Even as he delivered his lectures in the early 1960s, Kerr was buoyed and sustained by the success of the UC experiment. After World War II, UC had transformed itself from a first-rate regional university into a first-rate world university, and it had done this, in significant measure, because California taxpayers saw in UC a vehicle for their own betterment. That the taxpayer was buying into Kerr's vision became more apparent with the adoption of the master plan in 1960. Taxpayers were willing to support UC even though nearly 90% of them would never see their children enrolled at a UC campus.
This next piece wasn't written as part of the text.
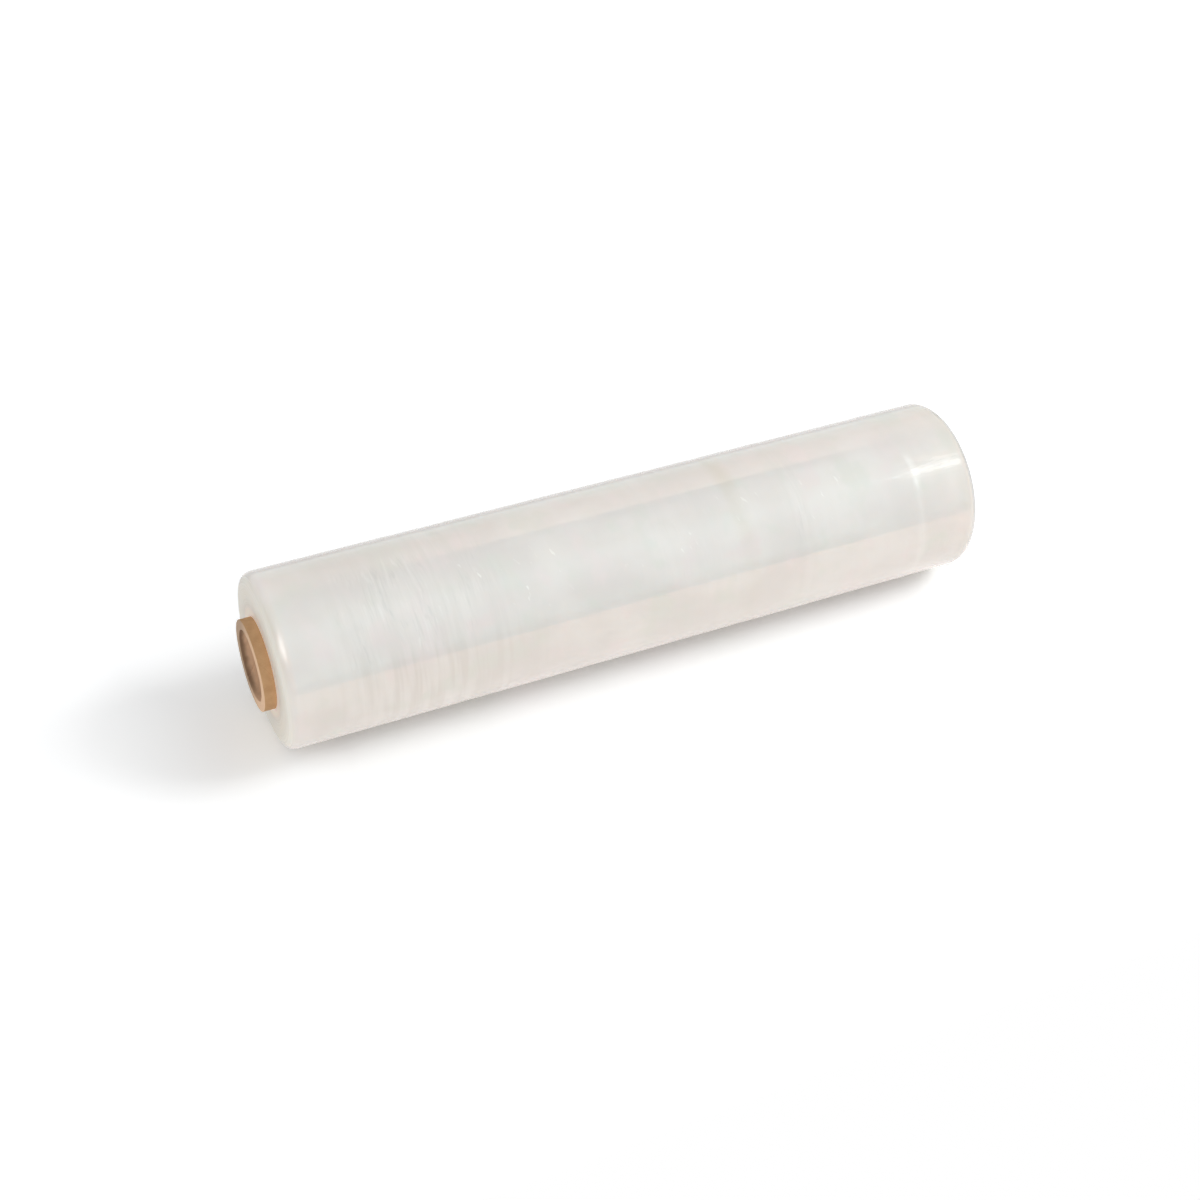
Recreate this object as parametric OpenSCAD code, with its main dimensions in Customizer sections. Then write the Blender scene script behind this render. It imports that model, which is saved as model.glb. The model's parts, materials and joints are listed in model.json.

The master plan also consolidated state college campuses into a multicampus California State University with its own board of trustees. The Cal State system would serve the top 30% of high school graduates. A two-year community college system would offer vocational and paraprofessional training and the first two years of arts and sciences, transferable to either Cal State or UC. Thus, California conceptualized itself as a higher-education utopia, in which each Californian would have the opportunity to maximize his or her potential, whatever the individual's capacities and talents might be. It was a vast and grand democratic plan, and it included an agreement to allow UC to remain an elite research institution because, as Kerr would point out, everybody would benefit.

The shock being faced by many Californians these days, especially those in affluent and educated circles -- the people whose children can meet UC's rigid requirements for admission -- is that things have changed. First, the conviction that everyone is participating equally in the success of the UC system, even though their children will never get there, has come under question. Taxpayers have come to realize that UC -- some of its campuses, at least -- is by definition a very elite institution. There is nothing wrong in UC being an elite institution; it remains a source of pride for most taxpaying Californians. But that pride has lost the unequivocal and certain assent of 1960.